Michael Bauer, General Manager of property management company IHFM,says, “The biggest resistance to buying versus renting is the mental block caused by short-term thinking. People ask themselves why they should buy when they can rent for 30 to 40 percent less than their monthly bond repayments. They are also not responsible for repairs and maintenance and can move on whenever they feel like it.

“However, the fact is that monthly rental will generally rise by 8 to 10 percent per year and by the time the property owner has paid off the bond (are debt free) the rental will be about ten times more than it was 20 years earlier when they decided to buy not rent.

“In contrast, property owners will find that their bond repayments will no longer be a major burden and will probably be less than 15 percent of their gross salary. In essence, if you pay a deposit of 20 to 25 percent on the property, it makes sense to anybody to buy.

“If you compare for example a R400,000 bond issued at an interest rate of 11 percent, the property owner would pay around R990,000 in capital and interest over 20 years, but would own an asset worth R1.06 million.

Bauer continues, “The tenant starting with a rent of R2500 a month (subject to annual increases) would at the end of 20 years find that his total rent payments have been about R1.7m. However, there would be no asset to show for his outlay.

“Rental escalations and capital growth are usually far above annual adjustments to income so it will become less and less affordable to rent in future if you continue living in an area of your choice. When you retire of course and your income is reduced by 30 to 40 percent, rental may be prohibitively expensive.

“For the buyer or investor who qualifies financially to buy, there are many options available in the market. Remember it is still is a buyer’s market coupled with the low interest rates, notwithstanding mediocre capital appreciation expectations. For the shrewd/smart investor who knows the market and the product there are opportunities in the buy to let market.”

Buy to let

Slabbert says, “Recent activity shows a positive sentiment in the buy-to-let market, which is an important segment of property investment.

“According to a report in the Financial Times (in the UK), banks in London have for the first time started to give loan packages, one of up to 85 percent of the value of the property. (Coincidentally it is a subsidiary bank of Investec, the South African bank).

“However, one dilemma for the South African buy-to-let investor is stock. Since 2008 banks and other financial institutions have ceased to provide funding for new developments, resulting in supply constraints – limitations on the ability to deliver new developments. However, the supply constraint also has benefits.

“It must also be remembered,” says Slabbert, “that a market or area where supply is constrained generally will have higher rent levels, greater rent growth and higher capital values.

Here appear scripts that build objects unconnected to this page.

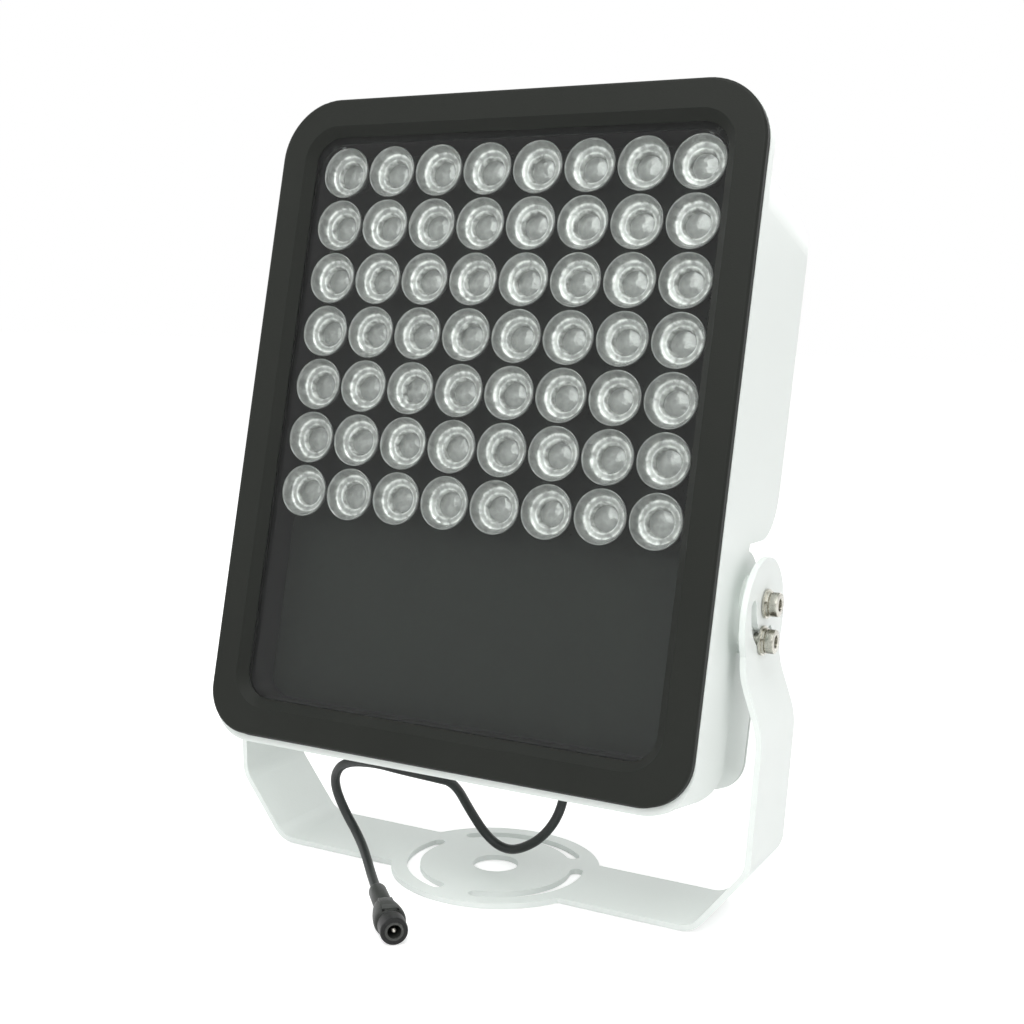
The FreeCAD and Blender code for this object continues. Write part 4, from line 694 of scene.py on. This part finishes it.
# the raised panel on the jack's flat top, which slopes up towards the front
panel_size = (0.0136, 0.0060, 0.0020)
panel_place = (0.0268, 0, 0.00455)
panel_slope = math.radians(4.2)
panel_edge = 0.00025
panel_crease = math.radians(40)
panel_plastic = finish("panel_plastic", moulded_grain, scale=1600, dark=(0.034, 0.037, 0.034),
                       light=(0.052, 0.055, 0.052), rough=(0.40, 0.52), bump=0.00004,
                       Specular_IOR_Level=0.3)
shape = bmesh.new()
bmesh.ops.create_cube(shape, size=1, matrix=Matrix.Diagonal((*panel_size, 1)))
bmesh.ops.bevel(shape, geom=shape.edges[:], offset=panel_edge, segments=3, profile=0.5,
                affect="EDGES", material=-1)
bmesh.ops.transform(shape, verts=shape.verts[:],
                    matrix=jack_place @ Matrix.Translation(panel_place)
                    @ Matrix.Rotation(-panel_slope, 4, "Y"))
keep_creases(shape, panel_crease)
jack_panel = new_piece("jack_panel", shape, panel_plastic, "bracket", "black_nylon")

# the two small nicks just in front of the panel's corners, laid on as thin near-black patches whose dark
# is painted shade
nick_size = (0.0013, 0.0011, 0.0008)
nick_along, nick_aside, nick_height = 0.0343, 0.0030, 0.0054
nick_edge = 0.0002
# near-black colour: painted shade inside the nicks
nick_painted_shade = finish("nick_painted_shade", moulded_grain, scale=1600, dark=(0.004, 0.004, 0.004),
                    light=(0.007, 0.007, 0.007), rough=(0.6, 0.7), bump=0.00002,
                    Specular_IOR_Level=0.1)
shape = bmesh.new()
for side in (-1, 1):
    nick = bmesh.ops.create_cube(shape, size=1, matrix=Matrix.Diagonal((*nick_size, 1)))
    bmesh.ops.translate(shape, vec=(nick_along, side * nick_aside, nick_height), verts=nick["verts"])
bmesh.ops.bevel(shape, geom=shape.edges[:], offset=nick_edge, segments=2, profile=0.5,
                affect="EDGES", material=-1)
bmesh.ops.transform(shape, matrix=jack_place, verts=shape.verts[:])
jack_nicks = new_piece("jack_nicks", shape, nick_painted_shade, "bracket", "black_nylon")

liner_plastic = finish("liner", moulded_grain, scale=1500, dark=(0.030, 0.032, 0.029),
                       light=(0.058, 0.060, 0.056), rough=(0.35, 0.5), bump=0.00003,
                       Specular_IOR_Level=0.35)
dress("jack_liner", liner_plastic)
pin_metal = finish("pin_metal", bright_steel, scale=2500, dark=(0.34, 0.33, 0.30),
                   light=(0.58, 0.56, 0.50), rough=(0.22, 0.35), bump=0.00002, metallic=1.0)
dress("jack_pin", pin_metal)


# Close.
scene.view_settings.view_transform = "Standard"
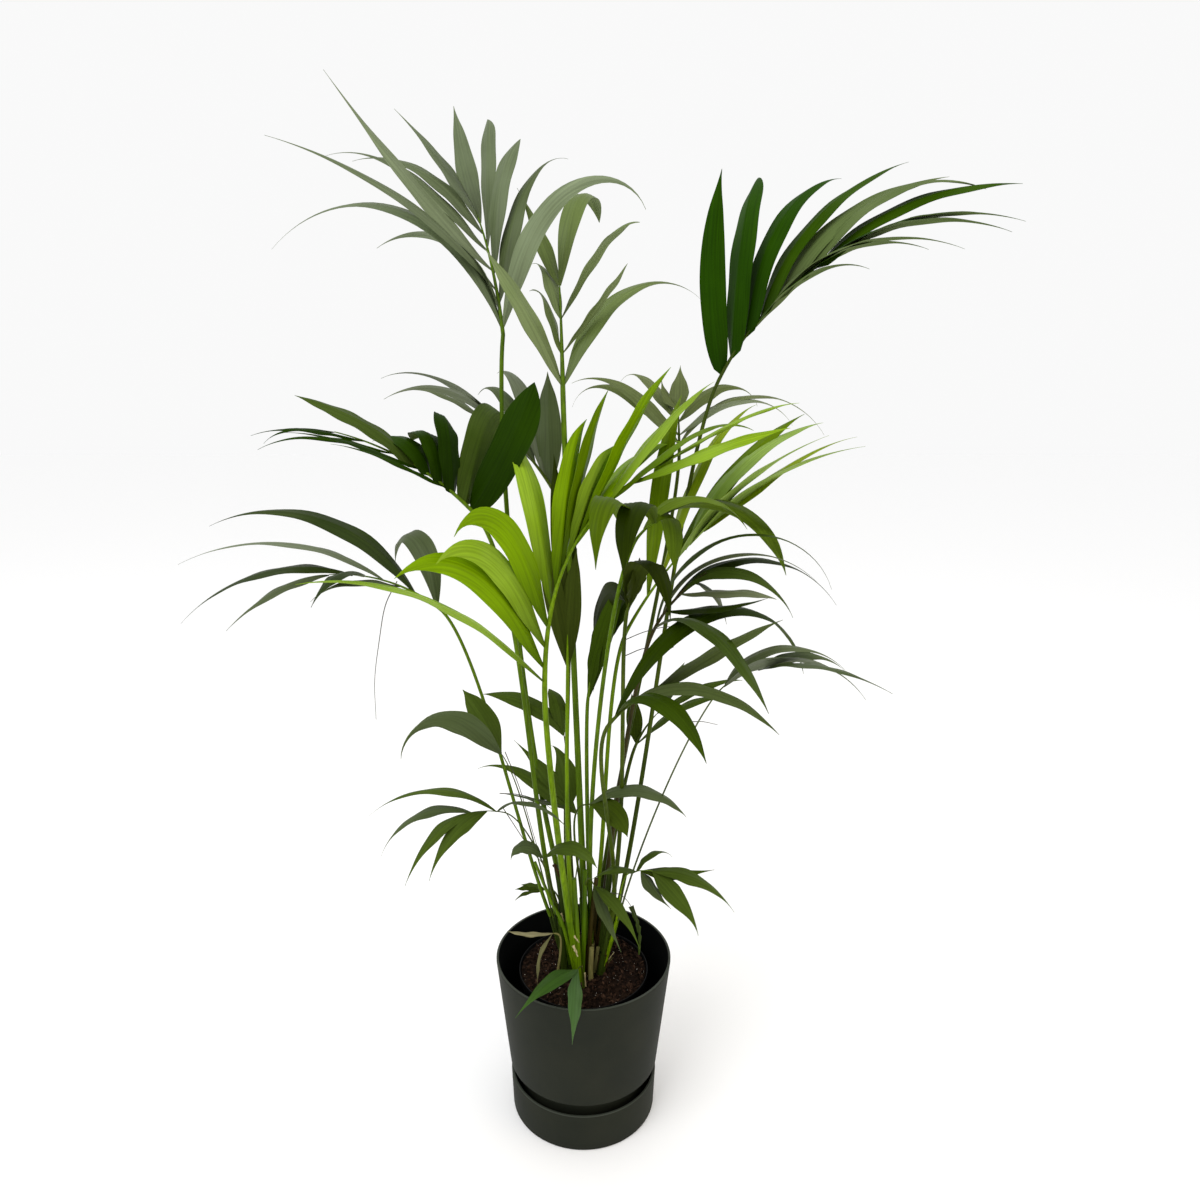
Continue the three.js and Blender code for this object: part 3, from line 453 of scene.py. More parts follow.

“The investment strategy focusing on supply constrained areas could potentially provide more durable income and stronger capital appreciation.

“As an example, one can look at the Atlantic Seaboard in Cape Town and then at a specific area like Camps Bay/Clifton area which is considered the most expensive real estate in South Africa has a legal as well as geographic supply constraint.

“In essence local government zoning for development is restricted and geographically there simply is not any scope for extending this area.

“Lastly, local opposition to development is fierce; the Camps Bay rates payer association plays an activist role to monitor any proposed developments and take action where necessary,” Slabbert concludes.

Interest rates, investor confidence in a stable economy, high growth prospects together with some incredible bargains in the real estate market make this a good time to buy if you are able to and reap the rewards over the long term.